Prompt -> The data below holds the lines to copy: everything from the line containing "Continue the FreeCAD" to the line containing "for node in", both ends included, set down exactly.

(Rows from a 3D modeling dataset)
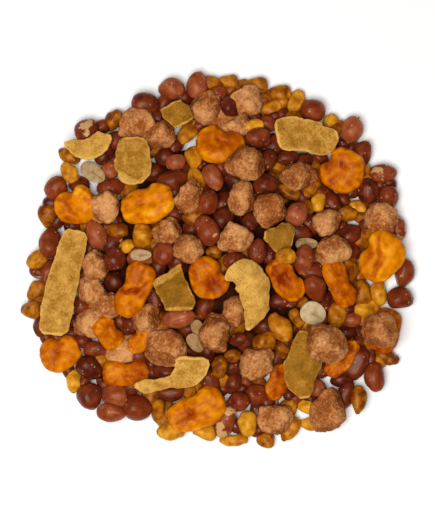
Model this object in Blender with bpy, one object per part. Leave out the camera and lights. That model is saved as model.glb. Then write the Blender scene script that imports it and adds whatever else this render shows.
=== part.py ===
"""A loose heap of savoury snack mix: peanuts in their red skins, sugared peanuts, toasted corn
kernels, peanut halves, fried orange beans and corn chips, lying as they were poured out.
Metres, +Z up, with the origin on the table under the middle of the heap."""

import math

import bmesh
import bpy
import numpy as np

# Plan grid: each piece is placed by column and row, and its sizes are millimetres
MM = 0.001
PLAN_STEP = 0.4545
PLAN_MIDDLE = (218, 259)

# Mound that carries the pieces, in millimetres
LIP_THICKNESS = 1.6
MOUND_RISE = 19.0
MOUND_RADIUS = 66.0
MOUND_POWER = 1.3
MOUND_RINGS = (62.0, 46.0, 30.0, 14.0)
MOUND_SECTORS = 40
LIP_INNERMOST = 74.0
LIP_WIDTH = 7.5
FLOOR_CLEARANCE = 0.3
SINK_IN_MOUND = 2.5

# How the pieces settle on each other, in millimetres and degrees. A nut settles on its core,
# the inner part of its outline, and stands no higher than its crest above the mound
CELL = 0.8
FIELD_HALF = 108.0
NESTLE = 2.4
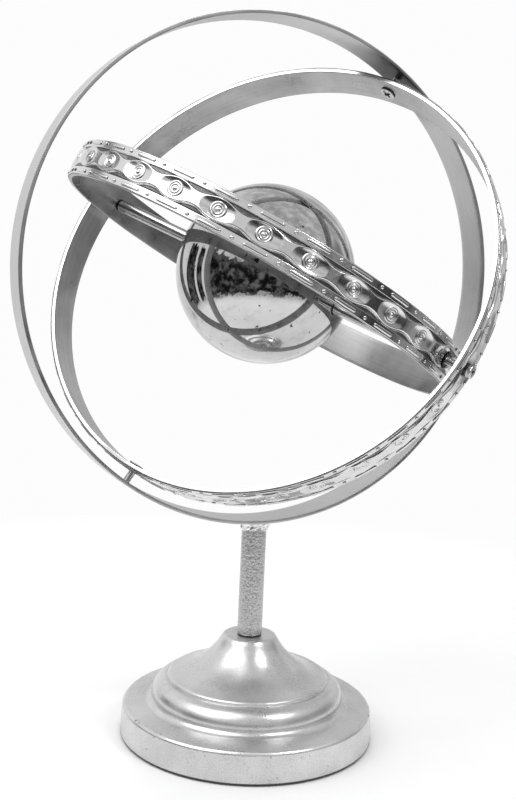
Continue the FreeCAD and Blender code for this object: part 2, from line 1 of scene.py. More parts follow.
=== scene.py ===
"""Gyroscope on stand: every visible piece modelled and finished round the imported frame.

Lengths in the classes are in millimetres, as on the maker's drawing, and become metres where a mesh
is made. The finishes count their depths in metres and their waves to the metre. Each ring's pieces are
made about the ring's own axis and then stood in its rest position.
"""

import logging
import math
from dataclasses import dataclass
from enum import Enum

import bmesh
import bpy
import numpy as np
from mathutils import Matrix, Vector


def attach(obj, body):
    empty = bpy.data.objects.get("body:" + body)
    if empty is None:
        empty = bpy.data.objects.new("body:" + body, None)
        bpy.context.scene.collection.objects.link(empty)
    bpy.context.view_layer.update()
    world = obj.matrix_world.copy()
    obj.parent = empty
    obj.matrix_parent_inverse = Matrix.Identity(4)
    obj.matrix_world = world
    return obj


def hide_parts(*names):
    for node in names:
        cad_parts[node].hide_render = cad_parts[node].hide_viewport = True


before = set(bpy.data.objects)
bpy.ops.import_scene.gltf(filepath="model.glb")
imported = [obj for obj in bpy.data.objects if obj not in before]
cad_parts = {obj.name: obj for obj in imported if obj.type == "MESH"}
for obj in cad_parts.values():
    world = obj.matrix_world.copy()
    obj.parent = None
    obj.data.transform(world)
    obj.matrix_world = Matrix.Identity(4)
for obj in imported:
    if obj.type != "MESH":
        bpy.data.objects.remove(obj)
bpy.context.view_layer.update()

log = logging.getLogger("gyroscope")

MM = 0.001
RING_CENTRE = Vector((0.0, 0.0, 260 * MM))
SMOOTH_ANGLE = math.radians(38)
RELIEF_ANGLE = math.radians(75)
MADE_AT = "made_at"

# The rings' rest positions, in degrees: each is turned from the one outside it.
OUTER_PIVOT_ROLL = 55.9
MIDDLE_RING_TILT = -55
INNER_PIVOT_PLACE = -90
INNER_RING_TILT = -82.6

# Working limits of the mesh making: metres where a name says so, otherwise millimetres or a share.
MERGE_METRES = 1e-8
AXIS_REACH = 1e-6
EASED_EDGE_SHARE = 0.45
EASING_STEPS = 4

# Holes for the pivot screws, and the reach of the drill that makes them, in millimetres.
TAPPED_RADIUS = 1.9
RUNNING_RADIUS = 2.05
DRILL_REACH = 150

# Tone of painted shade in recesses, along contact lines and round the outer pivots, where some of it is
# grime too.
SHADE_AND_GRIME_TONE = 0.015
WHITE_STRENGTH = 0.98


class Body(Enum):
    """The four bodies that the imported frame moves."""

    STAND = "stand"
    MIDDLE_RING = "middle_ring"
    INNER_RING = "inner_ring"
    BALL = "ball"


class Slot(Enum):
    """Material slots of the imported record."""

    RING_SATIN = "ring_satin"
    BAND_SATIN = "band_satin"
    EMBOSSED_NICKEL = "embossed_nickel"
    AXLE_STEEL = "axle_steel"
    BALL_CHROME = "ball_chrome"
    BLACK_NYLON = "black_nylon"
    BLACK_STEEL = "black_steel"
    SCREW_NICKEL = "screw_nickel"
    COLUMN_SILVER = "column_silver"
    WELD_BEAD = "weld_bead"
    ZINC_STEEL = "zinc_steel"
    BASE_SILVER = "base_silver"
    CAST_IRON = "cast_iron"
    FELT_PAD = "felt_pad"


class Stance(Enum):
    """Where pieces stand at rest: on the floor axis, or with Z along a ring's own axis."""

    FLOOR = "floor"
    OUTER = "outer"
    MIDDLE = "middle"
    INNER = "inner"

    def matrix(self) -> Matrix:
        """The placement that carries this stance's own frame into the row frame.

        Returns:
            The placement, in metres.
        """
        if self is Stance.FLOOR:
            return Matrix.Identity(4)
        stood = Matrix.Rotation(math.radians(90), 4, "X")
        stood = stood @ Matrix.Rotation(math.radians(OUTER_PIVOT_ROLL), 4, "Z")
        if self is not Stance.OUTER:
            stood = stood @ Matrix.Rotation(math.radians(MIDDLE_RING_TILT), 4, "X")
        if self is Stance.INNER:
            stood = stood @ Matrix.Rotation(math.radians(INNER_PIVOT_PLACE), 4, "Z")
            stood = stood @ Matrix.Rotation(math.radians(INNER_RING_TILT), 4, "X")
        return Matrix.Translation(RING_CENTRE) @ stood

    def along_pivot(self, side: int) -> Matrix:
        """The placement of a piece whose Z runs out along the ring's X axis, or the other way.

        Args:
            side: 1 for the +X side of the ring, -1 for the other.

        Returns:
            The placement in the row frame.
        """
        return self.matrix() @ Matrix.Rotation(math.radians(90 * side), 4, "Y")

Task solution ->
Continue the FreeCAD and Blender code for this object: part 2, from line 1 of scene.py. More parts follow.
=== scene.py ===
"""Gyroscope on stand: every visible piece modelled and finished round the imported frame.

Lengths in the classes are in millimetres, as on the maker's drawing, and become metres where a mesh
is made. The finishes count their depths in metres and their waves to the metre. Each ring's pieces are
made about the ring's own axis and then stood in its rest position.
"""

import logging
import math
from dataclasses import dataclass
from enum import Enum

import bmesh
import bpy
import numpy as np
from mathutils import Matrix, Vector


def attach(obj, body):
    empty = bpy.data.objects.get("body:" + body)
    if empty is None:
        empty = bpy.data.objects.new("body:" + body, None)
        bpy.context.scene.collection.objects.link(empty)
    bpy.context.view_layer.update()
    world = obj.matrix_world.copy()
    obj.parent = empty
    obj.matrix_parent_inverse = Matrix.Identity(4)
    obj.matrix_world = world
    return obj


def hide_parts(*names):
    for node in names:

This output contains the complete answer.